Angela Davis, as one of the keystone ideological sources of feminism for the 99%'s ideological perspective holds liberal feminism in contempt for its failure to address the concerns of women perceived to be betrayed by their class position: "If standards for feminism are created for those who have already ascended the economic hierarchies of feminism, how is this relevant to women at the bottom?". In other words, Davis criticises liberal feminists for acting primarily in the interests of women whose privilege insulates them from race-based and class-based disadvantage.

Tithi Bhattacharya, another key signatory of the feminism for the 99% manifesto, has expanded on social reproduction theory within the context of gender, providing a marxist analysis of gender disparate divisions of labor as an integral part of the capitalist mode of production. Specifically, Bhattacharya suggests that the unpaid acts of childbirth, child-rearing, and domestic duties are themselves acts of productive labor, acted within an as exploitative context consistent with marxist labor theory. A key point, is that these acts are disparately the role of women.

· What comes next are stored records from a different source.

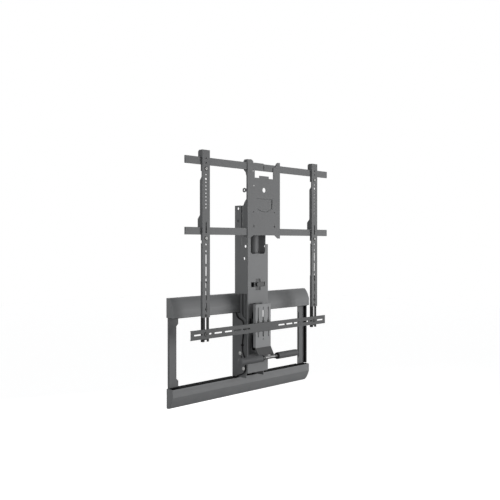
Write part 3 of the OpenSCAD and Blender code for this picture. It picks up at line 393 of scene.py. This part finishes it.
def facing(point, direction):
    """A placement with its Z along a direction."""
    turn = Vector(direction).to_track_quat("Z", "Y")
    return Matrix.Translation(point) @ turn.to_matrix().to_4x4()


def extruded(work, outlines):
    """A closed body through (x, [(y, z), ...]) outlines that all have the same number of points."""
    bridge(work, [[work.verts.new((x, y, z)) for y, z in outline] for x, outline in outlines], caps=True)


# Geometry node trees

def new_group(name, inputs):
    """A geometry node tree with named inputs and one geometry output."""
    tree = bpy.data.node_groups.new(name, "GeometryNodeTree")
    for label, kind in inputs:
        tree.interface.new_socket(name=label, in_out="INPUT", socket_type=kind)
    tree.interface.new_socket(name="Geometry", in_out="OUTPUT", socket_type="NodeSocketGeometry")
    return tree, shader_node(tree, "NodeGroupInput"), shader_node(tree, "NodeGroupOutput")


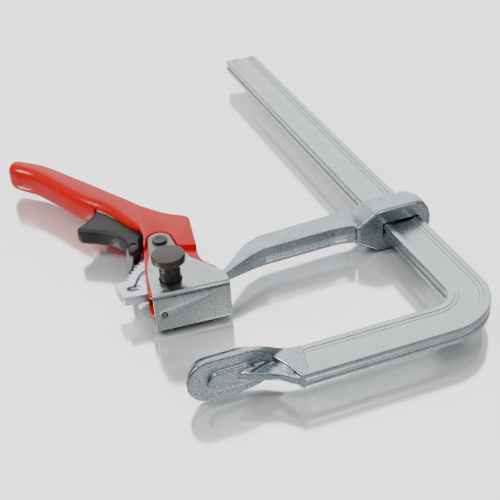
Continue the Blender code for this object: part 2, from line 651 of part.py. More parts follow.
FACE = -17.9                     # distance from the pin to the clamping face
LEFT = -16.2
RIGHT = 36.0
BEND = 3.6
sheet = FLANGE_OUT - FLANGE_IN


def u_ring(u):
    """Section of the bent sheet at one place along the web: (v, z) points."""
    outer = []
    inner = []
    top = 42.0
    for side in (1, -1):
        arc_out = []
        arc_in = []
        for k in range(5):
            a = math.radians(22.5 * k)
            arc_out.append((FACE + BEND - BEND * math.cos(a),
                            side * (FLANGE_OUT - BEND + BEND * math.sin(a))))
            r = BEND - sheet
            arc_in.append((FACE + BEND - r * math.cos(a),
                           side * (FLANGE_OUT - BEND + r * math.sin(a))))
        outer.append(arc_out + [(top, side * FLANGE_OUT)])
        inner.append(arc_in + [(top, side * FLANGE_IN)])
    loop = outer[1][::-1] + outer[0] + inner[0][::-1] + inner[1]
    ring = []
    for v, z in loop:
        x, y = plate_place([(u, v)])[0]
        ring.append(Vector((x, y, z)))
    return ring


plate_object = bm_to_object("pressure_plate", loft([u_ring(LEFT), u_ring(RIGHT)]),
                            zinc("pressure_plate_zinc"), plate_pivot)
keep = plate_place([(LEFT, FACE - 2.0), (RIGHT, FACE - 2.0)])
keep += [(38.5, 71.3), (36.3, 76.9), (27.0, 92.8), (22.5, 100.5)]
keep += disc((8.5, 107.5), 12.5, 8, 10.0, 160.0)
keep += [(-7.2, 103.6), (-10.4, 91.9), (-12.2, 82.5), (-13.7, 74.3)]
blank = plate_object.modifiers.new("flange outline", "BOOLEAN")
blank.operation = "INTERSECT"
blank.solver = "EXACT"
blank_tool = bm_to_object("flange_guide", prism(keep, -20.0, 20.0), None, smooth=False)
blank_tool.hide_render = True
blank_tool.display_type = "WIRE"
blank.object = blank_tool
cut(plate_object, prism(disc(PLATE_PIVOT, KNOB_R + 0.5, 32), -20.0, 20.0))
rivet_u = -9.8
rivet_z = -1.0


def across_web(profile, segments=16):
    """Turn an (r, v) profile about the line through the web at the rivet's place."""
    rings = []
    for r, v in profile:
        ring = []
        for k in range(segments):
            a = 2.0 * math.pi * k / segments
            x, y = plate_place([(rivet_u + max(r, 0.01) * math.cos(a), v)])[0]
            ring.append(Vector((x, y, rivet_z + max(r, 0.01) * math.sin(a))))
        rings.append(ring)
    return loft(rings)


cut(plate_object, across_web([(2.2, FACE - 3.0), (2.2, FACE + 6.0)]))
bm_to_object("plate_rivet", across_web([(1.4, FACE - 0.4), (1.9, FACE), (1.9, FACE + 3.4),
                                        (1.4, FACE + 3.9)]),
             steel("plate_rivet_steel"), plate_pivot)
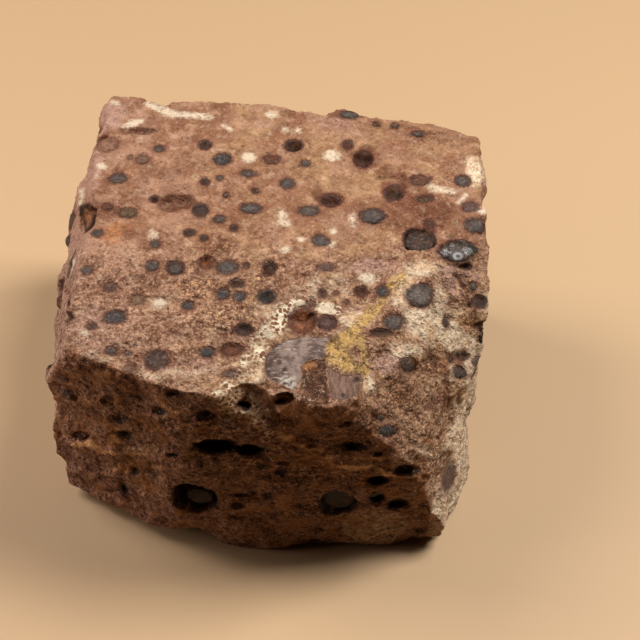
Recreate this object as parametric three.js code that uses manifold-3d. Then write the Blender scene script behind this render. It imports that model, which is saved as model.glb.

In stark contrast to liberal feminism, feminism for the 99% holds that effective and meaningful change comes from a non-reformist perspective: i.e., that revolutionary change necessitates a more utopian vision. Feminism for the 99% holds that incremental adjustment of an existing unjust and oppressive hierarchy will never precipitate a just society. To this end, a change from the ground up is required.

=== Ni Una Menos ===
The Feminism of the 99% manifesto specifically cites Ni Una Menos as a source of inspiration for the movement. Specifically, the use of a mass strike of all women as the main form of political activism. On 8 March 2017 (International Women's Day), activists across the feminist continuum organised the International Women's Strike (known in the US as  the Day Without Women), and the 2017 Women's March. The 2017 Women's Day March was the largest single day protest in US history.